Work out how many lines in the entries contain the string "picture", and give nothing but that number.

Excerpt from a dataset:
□ □ □ □ □ □ □

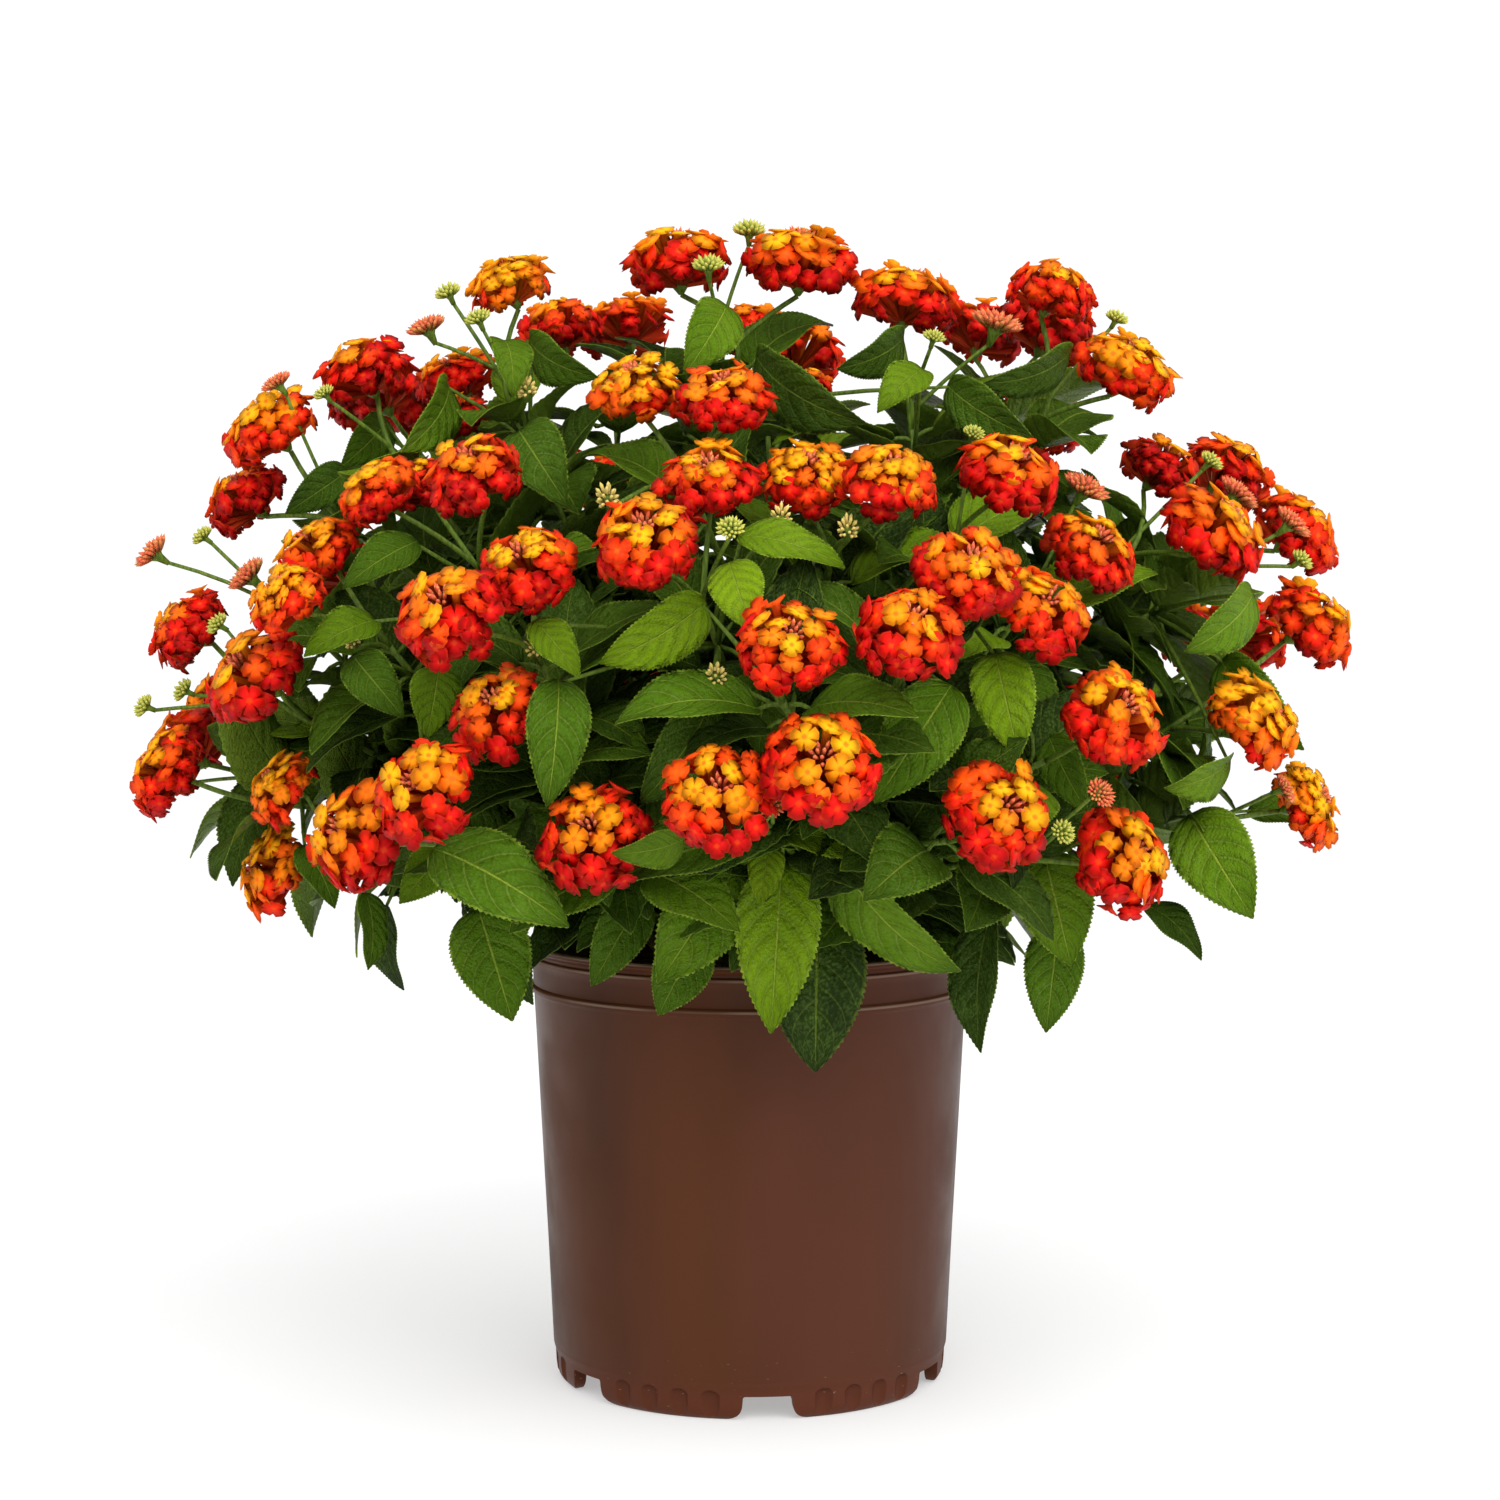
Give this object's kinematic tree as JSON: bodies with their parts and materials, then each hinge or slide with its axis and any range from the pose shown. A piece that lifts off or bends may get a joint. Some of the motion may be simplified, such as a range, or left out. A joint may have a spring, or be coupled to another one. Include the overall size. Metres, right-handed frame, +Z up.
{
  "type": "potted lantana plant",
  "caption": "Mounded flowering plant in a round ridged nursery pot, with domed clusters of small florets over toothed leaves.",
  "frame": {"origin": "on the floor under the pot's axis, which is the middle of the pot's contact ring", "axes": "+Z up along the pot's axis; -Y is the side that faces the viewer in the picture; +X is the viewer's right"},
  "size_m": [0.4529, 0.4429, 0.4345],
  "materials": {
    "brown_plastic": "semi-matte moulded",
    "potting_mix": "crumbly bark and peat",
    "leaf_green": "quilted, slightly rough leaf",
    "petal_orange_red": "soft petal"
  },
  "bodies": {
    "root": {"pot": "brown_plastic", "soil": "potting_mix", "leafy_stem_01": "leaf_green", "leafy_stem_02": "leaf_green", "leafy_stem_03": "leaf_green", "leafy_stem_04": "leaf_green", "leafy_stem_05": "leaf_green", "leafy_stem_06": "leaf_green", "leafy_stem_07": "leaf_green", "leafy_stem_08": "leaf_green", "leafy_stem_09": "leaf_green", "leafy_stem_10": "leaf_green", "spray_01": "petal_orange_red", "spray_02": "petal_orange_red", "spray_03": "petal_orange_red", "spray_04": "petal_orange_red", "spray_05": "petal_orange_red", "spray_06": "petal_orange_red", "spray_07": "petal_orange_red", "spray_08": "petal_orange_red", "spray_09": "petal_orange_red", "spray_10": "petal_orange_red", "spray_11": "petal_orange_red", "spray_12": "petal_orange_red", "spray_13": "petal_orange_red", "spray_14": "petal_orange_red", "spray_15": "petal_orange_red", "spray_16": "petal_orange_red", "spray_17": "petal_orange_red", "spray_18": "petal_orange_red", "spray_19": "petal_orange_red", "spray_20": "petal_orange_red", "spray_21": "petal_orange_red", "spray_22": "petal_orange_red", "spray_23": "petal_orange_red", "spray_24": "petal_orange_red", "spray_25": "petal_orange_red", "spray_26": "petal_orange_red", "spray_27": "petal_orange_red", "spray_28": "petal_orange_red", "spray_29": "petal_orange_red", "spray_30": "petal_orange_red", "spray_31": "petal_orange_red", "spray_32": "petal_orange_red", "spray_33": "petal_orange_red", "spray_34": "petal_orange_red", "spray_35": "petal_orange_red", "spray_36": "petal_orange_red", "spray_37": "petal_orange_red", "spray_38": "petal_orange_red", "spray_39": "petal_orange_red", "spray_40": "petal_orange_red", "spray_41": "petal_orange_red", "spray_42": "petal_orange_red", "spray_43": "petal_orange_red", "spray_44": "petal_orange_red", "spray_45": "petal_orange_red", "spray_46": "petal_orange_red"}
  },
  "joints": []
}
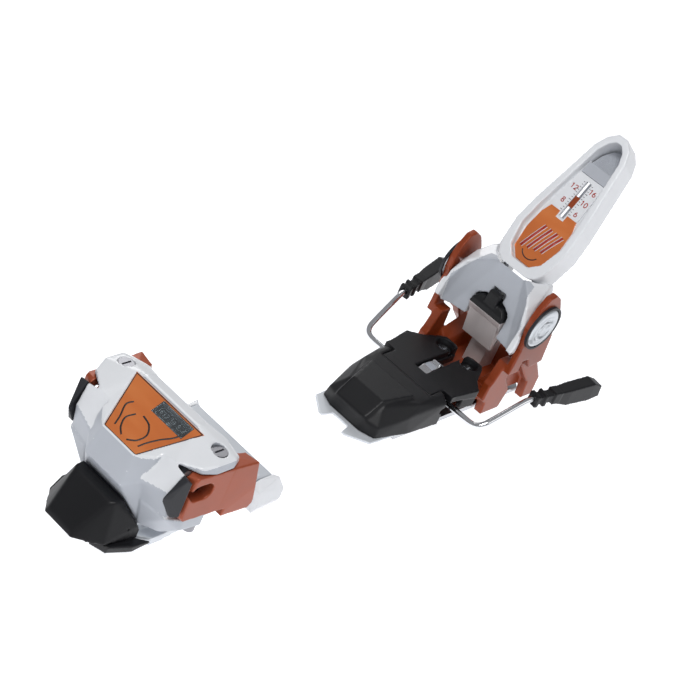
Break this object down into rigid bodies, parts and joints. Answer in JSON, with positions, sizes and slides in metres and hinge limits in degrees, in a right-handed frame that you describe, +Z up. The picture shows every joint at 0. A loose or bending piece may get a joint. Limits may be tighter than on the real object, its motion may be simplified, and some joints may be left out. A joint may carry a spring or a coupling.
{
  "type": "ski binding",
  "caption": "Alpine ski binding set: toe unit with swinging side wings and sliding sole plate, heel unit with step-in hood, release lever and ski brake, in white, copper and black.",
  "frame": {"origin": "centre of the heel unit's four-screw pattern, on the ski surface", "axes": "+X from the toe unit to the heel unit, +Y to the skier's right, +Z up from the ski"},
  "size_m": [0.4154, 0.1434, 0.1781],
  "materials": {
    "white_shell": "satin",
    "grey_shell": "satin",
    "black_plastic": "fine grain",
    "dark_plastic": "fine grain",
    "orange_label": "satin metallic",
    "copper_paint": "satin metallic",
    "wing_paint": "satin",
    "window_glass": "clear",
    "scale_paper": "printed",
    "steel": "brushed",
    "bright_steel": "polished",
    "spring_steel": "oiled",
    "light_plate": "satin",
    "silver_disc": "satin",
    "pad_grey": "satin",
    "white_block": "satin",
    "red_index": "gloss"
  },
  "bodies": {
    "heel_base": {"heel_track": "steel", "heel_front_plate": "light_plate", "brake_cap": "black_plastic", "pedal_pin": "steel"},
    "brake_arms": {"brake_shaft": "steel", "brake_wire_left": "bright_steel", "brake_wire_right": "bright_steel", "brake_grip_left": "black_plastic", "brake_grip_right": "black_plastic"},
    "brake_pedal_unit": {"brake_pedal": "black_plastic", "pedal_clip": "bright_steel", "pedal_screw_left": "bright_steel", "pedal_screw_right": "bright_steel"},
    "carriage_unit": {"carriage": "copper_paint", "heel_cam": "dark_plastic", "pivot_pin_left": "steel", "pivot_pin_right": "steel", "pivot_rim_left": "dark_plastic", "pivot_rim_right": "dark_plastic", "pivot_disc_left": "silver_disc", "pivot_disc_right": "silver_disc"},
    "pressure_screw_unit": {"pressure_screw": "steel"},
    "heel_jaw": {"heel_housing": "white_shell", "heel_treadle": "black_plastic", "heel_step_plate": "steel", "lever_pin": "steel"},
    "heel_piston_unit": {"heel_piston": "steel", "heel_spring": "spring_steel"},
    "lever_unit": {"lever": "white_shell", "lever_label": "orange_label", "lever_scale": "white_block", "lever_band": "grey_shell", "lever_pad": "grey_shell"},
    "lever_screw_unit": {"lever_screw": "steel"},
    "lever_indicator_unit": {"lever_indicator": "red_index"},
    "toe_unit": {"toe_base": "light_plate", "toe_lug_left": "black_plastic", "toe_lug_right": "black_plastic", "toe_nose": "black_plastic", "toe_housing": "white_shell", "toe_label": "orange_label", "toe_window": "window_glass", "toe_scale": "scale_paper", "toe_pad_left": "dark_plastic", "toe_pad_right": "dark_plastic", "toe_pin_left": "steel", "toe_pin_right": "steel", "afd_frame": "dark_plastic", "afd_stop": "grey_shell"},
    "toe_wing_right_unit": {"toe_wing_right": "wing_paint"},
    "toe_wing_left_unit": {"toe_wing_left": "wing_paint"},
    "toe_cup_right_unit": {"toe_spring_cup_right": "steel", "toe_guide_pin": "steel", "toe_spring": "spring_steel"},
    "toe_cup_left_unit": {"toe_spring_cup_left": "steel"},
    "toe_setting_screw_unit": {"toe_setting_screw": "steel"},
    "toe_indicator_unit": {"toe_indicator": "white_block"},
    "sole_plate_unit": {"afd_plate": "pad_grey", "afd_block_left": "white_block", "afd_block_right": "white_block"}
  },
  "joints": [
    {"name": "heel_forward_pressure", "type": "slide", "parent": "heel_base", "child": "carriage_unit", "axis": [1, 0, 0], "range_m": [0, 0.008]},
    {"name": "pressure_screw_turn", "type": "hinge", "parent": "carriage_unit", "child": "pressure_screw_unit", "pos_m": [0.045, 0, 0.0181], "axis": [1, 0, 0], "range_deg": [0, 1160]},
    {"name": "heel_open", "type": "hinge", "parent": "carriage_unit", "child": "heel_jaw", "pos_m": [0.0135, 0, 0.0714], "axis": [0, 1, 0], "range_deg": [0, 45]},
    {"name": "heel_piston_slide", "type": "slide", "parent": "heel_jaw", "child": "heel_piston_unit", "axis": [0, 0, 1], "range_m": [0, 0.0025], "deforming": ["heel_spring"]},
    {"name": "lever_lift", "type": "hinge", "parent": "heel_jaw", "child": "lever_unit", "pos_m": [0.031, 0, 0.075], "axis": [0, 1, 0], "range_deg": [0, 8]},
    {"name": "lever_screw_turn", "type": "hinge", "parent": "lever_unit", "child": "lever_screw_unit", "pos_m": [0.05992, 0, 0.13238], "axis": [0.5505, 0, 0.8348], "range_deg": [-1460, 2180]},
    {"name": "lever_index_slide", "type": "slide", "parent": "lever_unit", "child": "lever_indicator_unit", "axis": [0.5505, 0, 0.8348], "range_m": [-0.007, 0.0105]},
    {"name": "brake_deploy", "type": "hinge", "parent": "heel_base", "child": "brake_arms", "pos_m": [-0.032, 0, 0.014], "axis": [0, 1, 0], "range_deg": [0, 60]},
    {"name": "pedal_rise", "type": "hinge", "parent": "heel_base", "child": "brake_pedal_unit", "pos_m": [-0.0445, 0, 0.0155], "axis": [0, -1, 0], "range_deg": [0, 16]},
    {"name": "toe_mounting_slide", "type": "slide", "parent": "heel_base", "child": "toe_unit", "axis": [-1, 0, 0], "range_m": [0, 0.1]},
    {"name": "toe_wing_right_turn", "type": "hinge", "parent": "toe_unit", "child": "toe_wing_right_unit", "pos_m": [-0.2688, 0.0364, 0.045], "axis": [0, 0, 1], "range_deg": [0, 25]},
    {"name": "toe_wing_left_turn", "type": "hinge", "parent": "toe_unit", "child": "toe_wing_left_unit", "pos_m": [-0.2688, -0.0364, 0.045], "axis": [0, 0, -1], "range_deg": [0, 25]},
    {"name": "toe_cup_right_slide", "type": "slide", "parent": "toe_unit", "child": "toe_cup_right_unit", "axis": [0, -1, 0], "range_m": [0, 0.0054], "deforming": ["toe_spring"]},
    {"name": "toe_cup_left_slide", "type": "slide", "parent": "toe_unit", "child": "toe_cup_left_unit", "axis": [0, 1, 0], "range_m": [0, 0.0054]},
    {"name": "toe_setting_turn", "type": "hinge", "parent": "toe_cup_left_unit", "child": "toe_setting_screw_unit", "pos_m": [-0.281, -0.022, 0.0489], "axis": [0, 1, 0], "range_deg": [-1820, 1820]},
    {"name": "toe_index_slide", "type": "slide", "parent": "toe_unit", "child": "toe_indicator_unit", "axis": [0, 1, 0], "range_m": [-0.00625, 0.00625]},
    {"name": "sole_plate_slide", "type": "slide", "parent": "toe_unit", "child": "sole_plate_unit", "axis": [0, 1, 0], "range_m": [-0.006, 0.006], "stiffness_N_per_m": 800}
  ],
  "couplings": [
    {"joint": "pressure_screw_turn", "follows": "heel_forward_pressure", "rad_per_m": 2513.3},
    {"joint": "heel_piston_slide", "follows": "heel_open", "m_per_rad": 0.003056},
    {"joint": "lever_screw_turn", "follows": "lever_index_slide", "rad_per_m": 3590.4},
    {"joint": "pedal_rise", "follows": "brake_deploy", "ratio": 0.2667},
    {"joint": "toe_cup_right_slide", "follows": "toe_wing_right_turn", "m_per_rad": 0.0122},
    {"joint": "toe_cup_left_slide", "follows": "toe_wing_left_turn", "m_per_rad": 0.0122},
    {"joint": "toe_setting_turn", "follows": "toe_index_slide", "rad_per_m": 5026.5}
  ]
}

□ □ □ □ □ □ □

FULL RESPONSE: 2